Yes, there are musically more perfect performances of the St. John Passion on CD, but watching a solid performance like this, with all the camera-work focused on the musicians and none of it on distracting iconography, is a rewarding experience. The sound reproduction quality on this DVD is better, to my ears, than on many of the available CDs, and lots of people these days have better speaker systems attached to their gigantic plasma screens than to their "stereo" systems. Everything about this performance is chaste, simple, and brisk, as befits a concert rather than a liturgical celebration."
Nice performance
Teemacs | Switzerland | 11/18/2007
(5 out of 5 stars)

"The Bach Passions are somewhat of an acquired taste, with their long recitatives (the most important part is The Evangelist, who tells the story of the Passion). They contain magnificent music, but for full enjoyment, one really needs to know and appreciate the Passion story itself, as the two surviving Passions are perhaps the ultimate expression of Bach's deeply-felt Lutheranism.
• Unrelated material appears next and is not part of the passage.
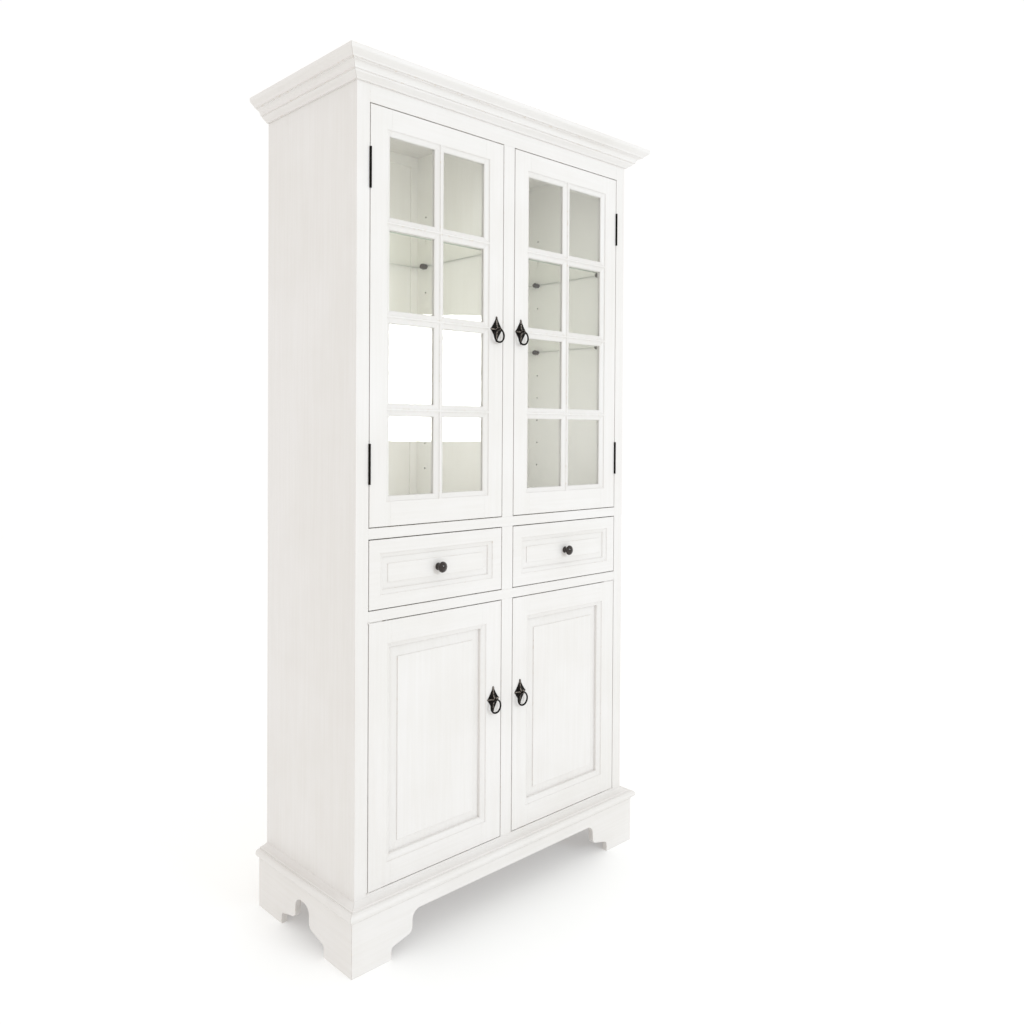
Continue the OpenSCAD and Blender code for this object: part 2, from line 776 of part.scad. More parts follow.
module at_panes()
    for (column = [0:pane_columns - 1], row = [0:pane_rows - 1])
        translate([pane_x(column), 0, pane_z(row)]) children();

// The whole door as one moulded lattice, from which its members are cut
module glazed_lattice()
    difference() {
        translate([-door_w / 2, 0, -upper_door_h / 2]) cube([door_w, upper_door_t, upper_door_h]);
        at_panes() {
            sink(pane_w / 2 + stick_w, pane_h / 2 + stick_w, stick_w, stick_d, upper_door_t + over);
            translate([-pane_w / 2 - rebate_w, glass_y, -pane_h / 2 - rebate_w])
                cube([pane_w + 2 * rebate_w, upper_door_t, pane_h + 2 * rebate_w]);
        }
    }

sight_low = -upper_door_h / 2 + upper_bottom_rail_h;
sight_high = upper_door_h / 2 - upper_top_rail_h;

module upper_door_frame()
    color(PAINT) difference() {
        translate([-x_bay, y_front, z_upper_door]) intersection() {
            glazed_lattice();
            union() {
                for (side = [0, 1]) mirror([side, 0, 0])
                    block([sight_w / 2, -over, -upper_door_h], [door_w, upper_door_t + over, upper_door_h]);
                block([-sight_w / 2 + glue_line, -over, sight_high],
                      [sight_w / 2 - glue_line, upper_door_t + over, upper_door_h]);
                block([-sight_w / 2 + glue_line, -over, -upper_door_h],
                      [sight_w / 2 - glue_line, upper_door_t + over, sight_low]);
            }
        }
        barrel_relief();
        at_upper_handle() rotate([-90, 0, 0])
            translate([0, 0, -over]) cylinder(r = shank_r + shank_clear, h = upper_door_t + 2 * over);
    }

module upper_door_bars()
    color(PAINT) translate([-x_bay, y_front, z_upper_door]) intersection() {
        glazed_lattice();
        block([-sight_w / 2, -over, sight_low], [sight_w / 2, upper_door_t + over, sight_high]);
    }

module upper_door_panes()
    color(GLASS) translate([-x_bay, y_front + glass_y, z_upper_door]) at_panes()
        translate([-pane_w / 2 - rebate_w + pane_play, 0, -pane_h / 2 - rebate_w + pane_play])
            cube([pane_w + 2 * (rebate_w - pane_play), pane_t, pane_h + 2 * (rebate_w - pane_play)]);

module upper_door_beads()
    color(PAINT) translate([-x_bay, y_front + glass_y + pane_t, z_upper_door]) at_panes()
        difference() {
            translate([-pane_w / 2 - rebate_w, 0, -pane_h / 2 - rebate_w])
                cube([pane_w + 2 * rebate_w, bead_t, pane_h + 2 * rebate_w]);
            translate([-pane_w / 2, -over, -pane_h / 2]) cube([pane_w, bead_t + 2 * over, pane_h]);
        }

// ---------- butt hinges ----------

pitch = hinge_l / knuckles;

// Knuckles with the given remainder, about the origin
module knuckle_stack(odd, r)
    for (i = [odd:2:knuckles - 1])
        translate([0, 0, -hinge_l / 2 + i * pitch + (i == 0 ? 0 : knuckle_gap / 2)])
            cylinder(r = r, h = pitch - (i == 0 || i == knuckles - 1 ? knuckle_gap / 2 : knuckle_gap));

// A leaf on the plane x = 0, towards -X, cut clear of the other leaf's knuckles
module hinge_leaf(odd)
    difference() {
        block([-leaf_t, 0, -hinge_l / 2], [0, barrel_out + leaf_w, hinge_l / 2]);
        for (i = [odd:2:knuckles - 1]) {
            at_end = i == 0 || i == knuckles - 1;
            translate([0, 0, -hinge_l / 2 + i * pitch - (i == 0 ? over : knuckle_gap / 2)])
                cylinder(r = barrel_r + relief, h = pitch + (at_end ? over : knuckle_gap));
        }
    }

module frame_leaf() {
    knuckle_stack(0, barrel_r);
    cylinder(r = hinge_pin_r, h = hinge_l, center = true);
    translate([-0.05, 0, 0]) hinge_leaf(1);
}

module door_leaf() {
    difference() {
        union() {
            knuckle_stack(1, barrel_r);
            translate([0.05, 0, 0]) right() hinge_leaf(0);
        }
        cylinder(r = hinge_pin_r + pin_clear, h = hinge_l + 2, center = true);
    }
}

module butt_hinge_frame_leaves()
    color(IRON) for (side = [0, 1]) mirror([side, 0, 0]) hinge_axes() frame_leaf();

module upper_door_hinge_leaves() color(IRON) hinge_axes() door_leaf();

// ---------- pivot hinges of the panelled doors ----------

// A flat plate with an eye at the origin, running back into the edge it is fixed to
module pivot_plate(hole)
    linear_extrude(height = leaf_t) difference() {
        union() {
            circle(r = pivot_r);
            polygon([[0, -pivot_r], [0, pivot_r], [4, pivot_plate_w + 3],
                     [pivot_plate_l, pivot_plate_w + 3], [pivot_plate_l, 3], [6, 3], [pivot_r, 0]]);
        }
        if (hole) circle(r = pivot_pin_r + pin_clear);
    }

module at_pivots()
    for (end = [0, 1])
        translate([-x_axis, y_front, end == 0 ? z_lower : z_lower_top])
            mirror([0, 0, end]) children();

// Fixed plate on the rail, with its pin through the plate on the door
module pivot_frame_plate() {
    pivot_plate(false);
    cylinder(r = pivot_pin_r, h = 2 * leaf_t + 0.05);
}

module pivot_hinge_frame_plates()
    color(STEEL) for (side = [0, 1]) mirror([side, 0, 0]) at_pivots() pivot_frame_plate();

module lower_door_pivot_plates()
    color(STEEL) at_pivots() translate([0, 0, door_gap - leaf_t]) pivot_plate(true);

// ---------- panelled doors ----------

lower_sight_w = door_w - 2 * lower_frame_w;
lower_sight_h = lower_door_h - 2 * lower_frame_w;
groove_d = 8;
panel_play = 1;
panel_line = 0.4;
door_quirk = 3;
panel_back = lower_door_t - 3;

module panel_groove()
    translate([-lower_sight_w / 2 - groove_d, panel_back - tongue_t, -lower_sight_h / 2 - groove_d])
        cube([lower_sight_w + 2 * groove_d, tongue_t, lower_sight_h + 2 * groove_d]);

module lower_door_frame()
    color(PAINT) difference() {
        translate([-x_bay, y_front, z_lower_door]) intersection() {
            difference() {
                translate([-door_w / 2, 0, -lower_door_h / 2])
                    cube([door_w, lower_door_t, lower_door_h]);
                sink(lower_sight_w / 2 + stick_w, lower_sight_h / 2 + stick_w, stick_w, stick_d,
                     lower_door_t + over);
                panel_groove();
            }
            union() {
                for (side = [0, 1]) mirror([side, 0, 0])
                    block([lower_sight_w / 2, -over, -lower_door_h],
                          [door_w, lower_door_t + over, lower_door_h]);
                for (end = [0, 1]) mirror([0, 0, end])
                    block([-lower_sight_w / 2 + glue_line, -over, lower_sight_h / 2],
                          [lower_sight_w / 2 - glue_line, lower_door_t + over, lower_door_h]);
            }
        }
        at_lower_handle() rotate([-90, 0, 0])
            translate([0, 0, -over]) cylinder(r = shank_r + shank_clear, h = lower_door_t + 2 * over);
    }

module lower_door_panel()
    color(PAINT) translate([-x_bay, y_front, z_lower_door]) {
        half_w = lower_sight_w / 2;
        half_h = lower_sight_h / 2;
        edge_w = half_w + groove_d - panel_play;
        edge_h = half_h + groove_d - panel_play;
        raised(half_w - panel_line, half_h - panel_line, door_border_w, panel_back - tongue_t,
               door_field_d + door_quirk, door_field_d, panel_back);
        translate([-edge_w, panel_back - tongue_t, -edge_h])
            cube([2 * edge_w, tongue_t, 2 * edge_h]);
    }

// ---------- catches ----------

catch_size = [25, 18, 30];
catch_gap = 1.3;
catch_down = 120;

// Magnetic catches on the partitions, just behind the doors' free edges
module door_catches()
    color(STEEL) for (side = [0, 1], door = [[z_upper_door, upper_door_t], [z_lower_door, lower_door_t]])
        mirror([side, 0, 0])
            translate([partition_t / 2, y_front + door[1] + catch_gap, door[0] - catch_down])
                cube(catch_size);

// ---------- the two of each ----------

module upper_left_door_frame() upper_door_frame();
module upper_left_door_bars() upper_door_bars();
module upper_left_door_panes() upper_door_panes();
module upper_left_door_beads() upper_door_beads();
module upper_left_door_hinge_leaves() upper_door_hinge_leaves();
module upper_left_door_plate() color(IRON) at_upper_handle() handle_plate(upper_door_t);
module upper_left_door_ring() color(IRON) at_upper_handle() drop_ring();
module upper_right_door_frame() right() upper_door_frame();
module upper_right_door_bars() right() upper_door_bars();
module upper_right_door_panes() right() upper_door_panes();
module upper_right_door_beads() right() upper_door_beads();
module upper_right_door_hinge_leaves() right() upper_door_hinge_leaves();
module upper_right_door_plate() right() upper_left_door_plate();
module upper_right_door_ring() right() upper_left_door_ring();
module lower_left_door_frame() lower_door_frame();
module lower_left_door_panel() lower_door_panel();
module lower_left_door_pivot_plates() lower_door_pivot_plates();
module lower_left_door_plate() color(IRON) at_lower_handle() handle_plate(lower_door_t);
module lower_left_door_ring() color(IRON) at_lower_handle() drop_ring();
module lower_right_door_frame() right() lower_door_frame();
module lower_right_door_panel() right() lower_door_panel();
module lower_right_door_pivot_plates() right() lower_door_pivot_plates();
module lower_right_door_plate() right() lower_left_door_plate();
module lower_right_door_ring() right() lower_left_door_ring();
module left_drawer_front() drawer_front();
module left_drawer_box() drawer_box();
module left_drawer_bottom() drawer_bottom();
module left_drawer_knob() drawer_knob();
module right_drawer_front() right() drawer_front();
module right_drawer_box() right() drawer_box();
module right_drawer_bottom() right() drawer_bottom();
module right_drawer_knob() right() drawer_knob();

side_panel_left();
side_panel_right();
centre_partitions();
decks();
top_panel();
back_stiles();
back_rails();
back_panels();
face_stiles();
face_mullions();
face_rails();
cornice_front();
cornice_returns();
base_moulding_front();
base_moulding_returns();
plinth_front();
plinth_sides();
plinth_back();
plinth_corner_blocks();
glass_shelves();
glass_shelf_clamps();
lower_shelves();
lower_shelf_pegs();
drawer_guides();
butt_hinge_frame_leaves();
pivot_hinge_frame_plates();
door_catches();
upper_left_door_frame();
upper_left_door_bars();
upper_left_door_panes();
upper_left_door_beads();
upper_left_door_hinge_leaves();
upper_left_door_plate();
upper_left_door_ring();
upper_right_door_frame();
upper_right_door_bars();
upper_right_door_panes();
upper_right_door_beads();
upper_right_door_hinge_leaves();
upper_right_door_plate();
upper_right_door_ring();
lower_left_door_frame();
lower_left_door_panel();
lower_left_door_pivot_plates();
lower_left_door_plate();
lower_left_door_ring();
lower_right_door_frame();
lower_right_door_panel();
lower_right_door_pivot_plates();
lower_right_door_plate();
lower_right_door_ring();
left_drawer_front();
left_drawer_box();
left_drawer_bottom();
left_drawer_knob();
right_drawer_front();
right_drawer_box();
right_drawer_bottom();
right_drawer_knob();
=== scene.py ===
"""Finishes and fittings for a painted two-bay display cabinet.

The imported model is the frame. Its own nodes keep their shape and get softened
edges and painted, glazed or bare-wood finishes; the ironwork, the knobs and the
shelf clamps are made here in detail, in the places that the frame gives.
"""

import math

import bmesh
import bpy
from mathutils import Matrix, Vector


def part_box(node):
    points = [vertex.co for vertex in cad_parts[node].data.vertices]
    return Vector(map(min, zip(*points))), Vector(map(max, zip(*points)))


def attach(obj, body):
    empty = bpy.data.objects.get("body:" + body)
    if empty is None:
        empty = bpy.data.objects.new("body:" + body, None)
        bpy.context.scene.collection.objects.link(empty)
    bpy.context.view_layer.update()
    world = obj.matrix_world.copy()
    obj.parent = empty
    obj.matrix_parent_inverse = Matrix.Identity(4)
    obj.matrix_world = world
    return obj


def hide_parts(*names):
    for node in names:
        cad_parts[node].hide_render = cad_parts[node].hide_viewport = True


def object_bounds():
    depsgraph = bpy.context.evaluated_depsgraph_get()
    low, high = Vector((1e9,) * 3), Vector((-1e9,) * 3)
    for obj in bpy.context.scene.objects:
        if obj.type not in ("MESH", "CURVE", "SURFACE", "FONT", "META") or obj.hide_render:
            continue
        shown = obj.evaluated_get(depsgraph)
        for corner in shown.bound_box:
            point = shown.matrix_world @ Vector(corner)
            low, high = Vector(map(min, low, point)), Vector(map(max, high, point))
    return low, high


bl_info = {
    "name": "Display Cabinet Finishes",
    "version": (1, 0, 0),
    "blender": (4, 5, 0),
    "location": "View3D > Sidebar > Cabinet",
    "description": "Paint, glass, ironwork and a studio for a two-bay display cabinet",
    "category": "Object",
}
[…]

This is an unusual recording in that the performers are nearly all Japanese, Maasaki Suzuki and his Bach Collegium Japan, performing in Suntory Hall, Tokyo as part of the 250th anniversary of Bach's death, this performance having actually taken place on the anniversary itself (28 July 2000). Make no mistake, this is an outstanding group, performing and singing with committment and (if you'll pardon the expression) passion. The part of the Evangelist is excellently sung by German specialist Gerd Türk, and the other soloists are equally good. In many ways, Suzuki reminds me of John Eliot Gardiner, from the batonless conducting to the impassioned singing along with his choir. Clearly this is a man who doesn't do routine music making. The whole event is nicely captured on DVD.

Highly recommended for all Bach lovers."